- _DATA BLOCK_:
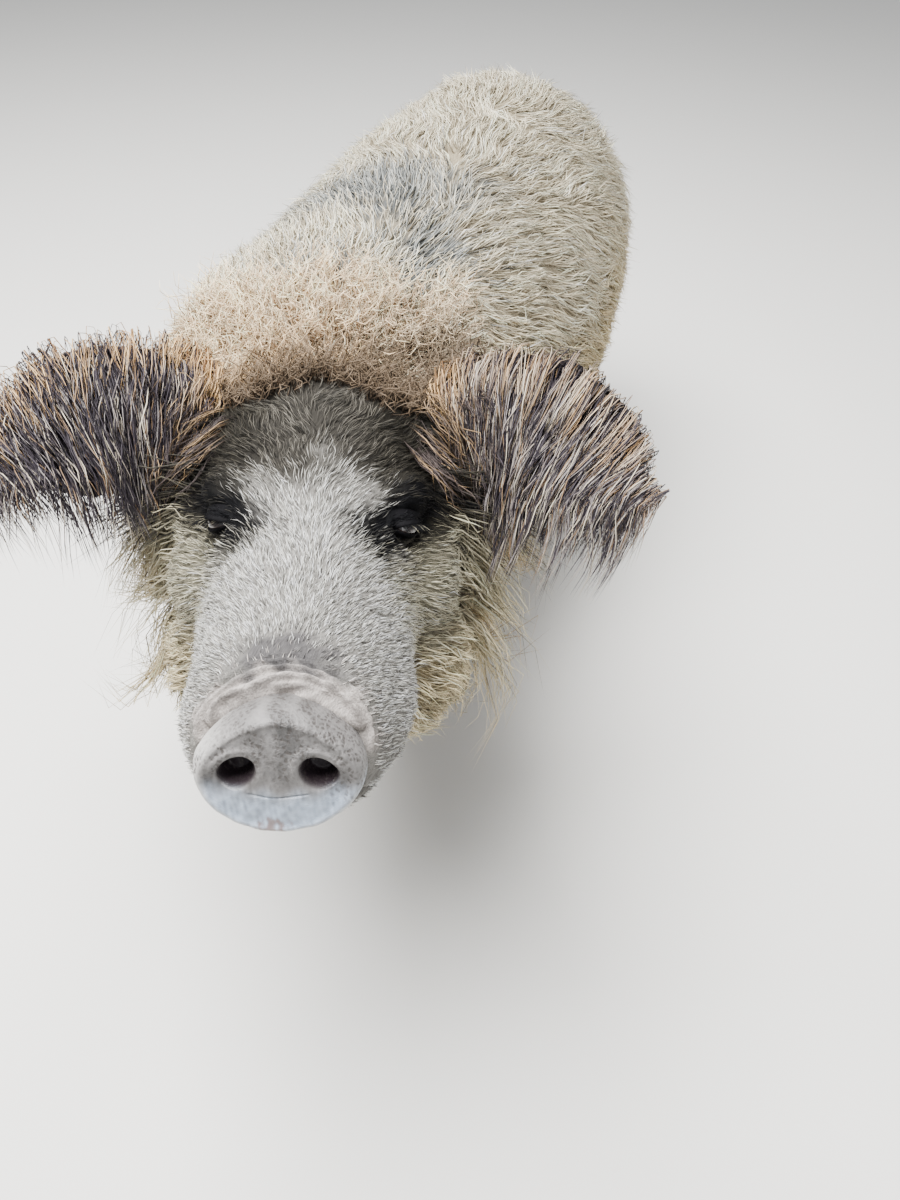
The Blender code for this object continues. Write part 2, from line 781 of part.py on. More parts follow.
def snout_disc(head):
    """The flat disc of the snout with its rim."""
    frame = snout_frame()
    shape = bmesh.new()
    rings = [
        frame @ upright_ring(Vector((0, y, 0)), DISC_HALF_WIDTH * size, DISC_HALF_HEIGHT * size)
        for y, size in DISC_PROFILE
    ]
    loft(shape, rings, DISC_SIDES)
    disc = as_object("snout_disc", shape, "snout")
    keep_clear(disc, head)
    largest_body(disc)
    return disc


def cut_nostrils(*objects):
    """Bores both nostrils through the disc and into the muzzle."""
    frame = snout_frame()
    for side in (1, -1):
        shape = bmesh.new()
        lean = Matrix.Rotation(NOSTRIL_LEAN * side, 4, "Y")
        place = frame @ Matrix.Translation(mirrored(NOSTRIL_AT, side) + NOSTRIL_AHEAD) @ lean
        bmesh.ops.create_icosphere(
            shape, subdivisions=2, radius=1.0, matrix=place @ Matrix.Diagonal((*NOSTRIL_HALF, 1.0))
        )
        cutter = as_object("nostril", shape)
        for obj in objects:
            combine(obj, cutter, "DIFFERENCE")
        remove(cutter)


def cut_mouth(head):
    """The line of the mouth, as a thin cut that rises towards its corners."""
    shape = bmesh.new()
    rings = []
    for i in range(MOUTH_STEPS + 1):
        t = i / MOUTH_STEPS
        y = MOUTH_FRONT + (MOUTH_BACK - MOUTH_FRONT) * t
        z = MOUTH_HEIGHT + MOUTH_RISE * math.sin(math.pi * (0.5 + t)) * 0.5
        rings.append(HEAD @ upright_ring(Vector((0, y, z)), MOUTH_HALF_WIDTH, MOUTH_THICK / 2))
    loft(shape, rings, MOUTH_SIDES)
    cutter = as_object("mouth", shape)
    combine(head, cutter, "DIFFERENCE")
    remove(cutter)


def eye_frame(side):
    """The frame of one eye, whose -Y is the way it looks."""
    out = Matrix.Rotation(EYE_OUT * side, 4, "Z")
    return HEAD @ Matrix.Translation(mirrored(EYE_AT, side)) @ out


def make_eye(head, side_name, side):
    """An eyeball under its lids, with the lids joined to the head."""
    frame = eye_frame(side)
    lids = bmesh.new()
    ellipsoid(lids, frame.translation, Vector((1, 1, 1)) * (EYE_RADIUS + LID_THICK), fineness=2)
    lids = as_object("lids", lids)
    combine(head, lids, "UNION")
    socket = bmesh.new()
    ellipsoid(socket, frame.translation, Vector((1, 1, 1)) * (EYE_RADIUS + GAP), fineness=2)
    socket = as_object("socket", socket)
    combine(head, socket, "DIFFERENCE")
    slit = bmesh.new()
    lean = Matrix.Rotation(SLIT_LEAN * side, 4, "Y")
    place = frame @ Matrix.Translation((0, -EYE_RADIUS - SLIT_AHEAD, 0)) @ lean
    bmesh.ops.create_icosphere(slit, subdivisions=2, radius=1.0, matrix=place @ Matrix.Diagonal((*SLIT_HALF, 1.0)))
    slit = as_object("slit", slit)
    combine(head, slit, "DIFFERENCE")
    remove(lids, socket, slit)
    ball = bmesh.new()
    ellipsoid(ball, frame.translation, Vector((1, 1, 1)) * EYE_RADIUS * BALL_SHARE, fineness=2)
    return as_object(f"eye_{side_name}", ball, "eye")


def ear_point(side, along, across, lift=0.0):
    """A point of an ear's leaf in the head's frame, with the ways it faces and hangs.

    Along is 0 to 1 from root to tip, across -1 to 1 from its upper to its hanging edge, and lift is outwards.
    """
    centre = Vector(spline(EAR_LINE, along))
    beyond, before = min(along + EAR_AHEAD, 1.0), max(along - EAR_AHEAD, 0.0)
    ahead = Vector(spline(EAR_LINE, beyond)) - Vector(spline(EAR_LINE, before))
    ahead.normalize()
    hang = (EAR_HANG - ahead * EAR_HANG.dot(ahead)).normalized()
    out = ahead.cross(hang).normalized()
    if out.z < 0:
        out = -out
    half = spline([(w,) for w in EAR_HALF_WIDTH], along)[0]
    cup = spline([(c,) for c in EAR_CUP], along)[0]
    point = centre + hang * half * across + out * (cup * (1 - across * across) - cup + lift)
    return mirrored(point, side), mirrored(out, side), mirrored(hang, side)


def make_ear(side_name, side):
    """One ear: a cupped leaf that reaches sideways from the poll and hangs forwards."""
    shape = bmesh.new()
    grid = {}
    for i in range(EAR_LENGTHS + 1):
        for j in range(EAR_WIDTHS + 1):
            along, across = i / EAR_LENGTHS, 2 * j / EAR_WIDTHS - 1
            for layer, lift in ((0, 0.0), (1, -EAR_THICK)):
                point = ear_point(side, along, across, lift)[0]
                grid[i, j, layer] = shape.verts.new(HEAD @ point)
    for i in range(EAR_LENGTHS):
        for j in range(EAR_WIDTHS):
            for layer in (0, 1):
                a, b = grid[i, j, layer], grid[i + 1, j, layer]
                c, d = grid[i + 1, j + 1, layer], grid[i, j + 1, layer]
                shape.faces.new((a, b, c))
                shape.faces.new((a, c, d))
    rim = [(i, 0) for i in range(EAR_LENGTHS)] + [(EAR_LENGTHS, j) for j in range(EAR_WIDTHS)]
    rim += [(i, EAR_WIDTHS) for i in range(EAR_LENGTHS, 0, -1)] + [(0, j) for j in range(EAR_WIDTHS, 0, -1)]
    for k, here in enumerate(rim):
        there = rim[(k + 1) % len(rim)]
        shape.faces.new((grid[(*here, 0)], grid[(*there, 0)], grid[(*there, 1)], grid[(*here, 1)]))
    ear = as_object(f"ear_{side_name}", shape, "ear")
    grow_fringe(ear, side)
    return ear


def fringe_line(side, along, sizes, rng):
    """The middle line of a lock that lies over the ear and hangs past its lower edge."""
    length, _, _, rise = sizes
    start = rng.uniform(*FRINGE_START)
    half = spline([(w,) for w in EAR_HALF_WIDTH], along)[0]
    drift = rng.uniform(*FRINGE_DRIFT)
    steps = len(LOCK_TAPER) - 1
    turned = HEAD.to_3x3()
    line = []
    for i in range(steps + 1):
        t = i / steps
        lift = -EAR_THICK / 2 + (rise + EAR_THICK / 2) * math.sin(t * math.pi / 2)
        across = start + length * t / half
        point, out, hang = ear_point(side, min(along + drift * t, 1.0), min(across, 1.0), lift)
        down = (turned @ hang + FRINGE_DROP).normalized()
        place = HEAD @ point + down * half * max(across - 1.0, 0.0)
        line.append((place, down, down.cross(turned @ out).normalized(), turned @ out))
    return line


def grow_fringe(ear, side):
    """The long hair of one ear, fused to its leaf."""
    rng = random.Random(SEED + side)
    coat = bpy.data.collections.new("fringe")
    for k in range(FRINGE_LOCKS):
        along = FRINGE_FROM + FRINGE_SPAN * (k + 0.5) / FRINGE_LOCKS
        sizes = varied(EAR_LOCK, rng)
        shape = bmesh.new()
        add_lock(shape, fringe_line(side, along, sizes, rng), sizes)
        coat.objects.link(unlinked("lock", shape))
    fuse(ear, coat)


def claw(name, frame, side):
    """One half of a hoof: a wedge with a flat sole on the floor."""
    shape = bmesh.new()
    rings = []
    for z, size, front, back in CLAW_LEVELS:
        middle = Vector((side * CLAW_APART, (front + back) / 2, z))
        half = Matrix.Diagonal((CLAW_HALF_WIDTH * size, (back - front) / 2, 1, 1))
        rings.append(frame @ Matrix.Translation(middle) @ half)
    loft(shape, rings, HOOF_SIDES)
    return as_object(name, shape, "horn")


def make_hooves(leg, kind, side_name, side, stations):
    """The two claws and two dewclaws of one leg, which is cut clear of them."""
    x, y = stations[-1][0] * side, stations[-1][1]
    frame = Matrix.Translation((x, y, 0.0))
    made = []
    for place, way in (("inner", -side), ("outer", side)):
        foot = claw(f"hoof_{kind}_{side_name}_{place}", frame, way)
        keep_clear(leg, foot)
        made.append(foot)
    for place, way in (("inner", -side), ("outer", side)):
        shape = bmesh.new()
        centre = Vector((x + way * DEWCLAW_APART, y + DEWCLAW_BACK, DEWCLAW_HEIGHT))
        ellipsoid(shape, centre, DEWCLAW_HALF, Matrix.Rotation(DEWCLAW_LEAN, 4, "X"), fineness=1)
        spur = as_object(f"dewclaw_{kind}_{side_name}_{place}", shape, "horn")
        keep_clear(spur, leg)
        largest_body(spur)
        made.append(spur)
    return made


def tassel_line(t, turn, sizes):
    """The middle line of a lock of the tail's tassel, which starts inside the tail at t and hangs outwards."""
    length, _, _, rise = sizes
    x, y, z, _ = spline(TAIL, t)
    out = Vector((math.sin(turn), -math.cos(turn), 0.0))
    down = Vector((0.0, 0.0, -1.0))
    steps = len(LOCK_TAPER) - 1
    line = []
    for i in range(steps + 1):
        share = i / steps
        place = Vector((x, y, z)) + down * length * share + out * rise * math.sin(share * math.pi / 2)
        line.append((place, down, out.cross(down), out))
    return line


def make_tail(body):
    """The tail, from the rump down, with the tassel at its end."""
    shape = bmesh.new()
    rings = []
    for i in range(TAIL_STEPS + 1):
        t = i / TAIL_STEPS
        x, y, z, radius = spline(TAIL, t)
        beyond, before = min(t + TAIL_AHEAD, 1), max(t - TAIL_AHEAD, 0)
        ahead = Vector(spline(TAIL, beyond)[:3]) - Vector(spline(TAIL, before)[:3])
        turn = ahead.to_track_quat("Z", "X").to_matrix().to_4x4()
        rings.append(Matrix.Translation((x, y, z)) @ turn @ Matrix.Diagonal((radius, radius, 1, 1)))
    loft(shape, rings, TAIL_SIDES)
    tail = as_object("tail", shape, "coat")
    rng = random.Random(SEED)
    tassel = bpy.data.collections.new("tassel")
    for k in range(TASSEL_LOCKS):
        sizes = varied(TAIL_LOCK, rng)
        lock = bmesh.new()
        start = TASSEL_FROM + TASSEL_SPAN * k / TASSEL_LOCKS
        add_lock(lock, tassel_line(start, k * TASSEL_TURN, sizes), sizes)
        tassel.objects.link(unlinked("lock", lock))
    fuse(tail, tassel)
    keep_clear(tail, body)
    largest_body(tail)
    return tail


def set_material(obj, finish):
    """One material on the whole object."""
    obj.data.materials.clear()
    obj.data.materials.append(material(finish))


def stand_on_origin():
    """Moves everything so that the middle of its box is over the origin, on the floor."""
    points = [obj.matrix_world @ vert.co for obj in bpy.data.objects for vert in obj.data.vertices]
    low = Vector([min(p[i] for p in points) for i in range(3)])
    high = Vector([max(p[i] for p in points) for i in range(3)])
    shift = Matrix.Translation((-(low.x + high.x) / 2, -(low.y + high.y) / 2, -low.z))
    for obj in bpy.data.objects:
        obj.data.transform(shift)


def main():
    """Builds the whole animal, part by part."""
    for obj in list(bpy.data.objects):
        bpy.data.objects.remove(obj)
    whole = flesh()
    ears = [make_ear("left", 1), make_ear("right", -1)]
    grow_coat(whole, [surface_of(ear) for ear in ears])
    legs = part_legs(whole)
    torso, front = part_by_plane(whole, *SHOULDER_CUT, "torso", "front")
    neck, head = part_by_plane(front, HEAD @ NAPE_CUT[0], HEAD.to_3x3() @ NAPE_CUT[1], "neck", "head")
    for name, leg in legs.items():
        kind, side_name = name[:4], name[8:]
        set_material(leg, "coat")
        stations = FORELEG if kind == "fore" else HINDLEG
        make_hooves(leg, kind, side_name, 1 if side_name == "left" else -1, stations)
        largest_body(leg)
    disc = snout_disc(head)
    cut_mouth(head)
    cut_nostrils(head, disc)
    make_eye(head, "left", 1)
    make_eye(head, "right", -1)
    for ear in ears:
        keep_clear(ear, head)
        largest_body(ear)
    make_tail(torso)
    for obj, finish in ((torso, "coat"), (neck, "coat"), (head, "face")):
        set_material(obj, finish)
        largest_body(obj)
    stand_on_origin()


main()
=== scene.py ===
"""Skin, coat, snout, eyes, hooves and tail of a life-size mangalica sow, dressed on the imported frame.

Metres, +Z up. The sow faces -Y and her left side is +X. Her head has a frame of its own at the poll. Its +X
is her left, its -Y runs along the muzzle, and all places and sizes of the head are given in it.
"""

import logging
import math
from dataclasses import dataclass
from enum import Enum
from typing import Callable, Sequence

import bmesh
import bpy
import numpy as np
from bmesh.types import BMEdge, BMesh, BMVert
from bpy.types import Material, Mesh, Node, NodeSocket, NodeTree, Object
from mathutils import Matrix, Vector
from mathutils.bvhtree import BVHTree
from mathutils.kdtree import KDTree


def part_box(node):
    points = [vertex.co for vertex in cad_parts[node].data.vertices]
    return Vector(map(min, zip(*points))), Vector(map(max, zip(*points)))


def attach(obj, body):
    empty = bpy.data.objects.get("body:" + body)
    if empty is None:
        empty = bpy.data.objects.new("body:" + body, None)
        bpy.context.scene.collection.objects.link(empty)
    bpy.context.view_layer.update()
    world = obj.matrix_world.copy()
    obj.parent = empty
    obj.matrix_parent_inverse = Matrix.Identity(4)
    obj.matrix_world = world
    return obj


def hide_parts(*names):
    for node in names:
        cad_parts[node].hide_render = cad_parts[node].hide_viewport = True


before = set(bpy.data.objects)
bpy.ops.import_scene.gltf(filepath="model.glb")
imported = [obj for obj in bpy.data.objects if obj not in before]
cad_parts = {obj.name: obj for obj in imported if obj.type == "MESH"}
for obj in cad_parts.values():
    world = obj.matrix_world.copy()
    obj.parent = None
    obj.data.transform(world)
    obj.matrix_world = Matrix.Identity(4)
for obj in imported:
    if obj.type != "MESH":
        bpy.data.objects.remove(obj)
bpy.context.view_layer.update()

log = logging.getLogger("mangalica")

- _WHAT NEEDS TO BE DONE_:
Output only the lines from the one containing "cut_nostrils(head, disc)" through the one containing "bpy.context.scene.collection.objects.link(empty)", inclusive, exactly as written.

- _RESPONSE BELOW_:
    cut_nostrils(head, disc)
    make_eye(head, "left", 1)
    make_eye(head, "right", -1)
    for ear in ears:
        keep_clear(ear, head)
        largest_body(ear)
    make_tail(torso)
    for obj, finish in ((torso, "coat"), (neck, "coat"), (head, "face")):
        set_material(obj, finish)
        largest_body(obj)
    stand_on_origin()


main()
=== scene.py ===
"""Skin, coat, snout, eyes, hooves and tail of a life-size mangalica sow, dressed on the imported frame.

Metres, +Z up. The sow faces -Y and her left side is +X. Her head has a frame of its own at the poll. Its +X
is her left, its -Y runs along the muzzle, and all places and sizes of the head are given in it.
"""

import logging
import math
from dataclasses import dataclass
from enum import Enum
from typing import Callable, Sequence

import bmesh
import bpy
import numpy as np
from bmesh.types import BMEdge, BMesh, BMVert
from bpy.types import Material, Mesh, Node, NodeSocket, NodeTree, Object
from mathutils import Matrix, Vector
from mathutils.bvhtree import BVHTree
from mathutils.kdtree import KDTree


def part_box(node):
    points = [vertex.co for vertex in cad_parts[node].data.vertices]
    return Vector(map(min, zip(*points))), Vector(map(max, zip(*points)))


def attach(obj, body):
    empty = bpy.data.objects.get("body:" + body)
    if empty is None:
        empty = bpy.data.objects.new("body:" + body, None)
        bpy.context.scene.collection.objects.link(empty)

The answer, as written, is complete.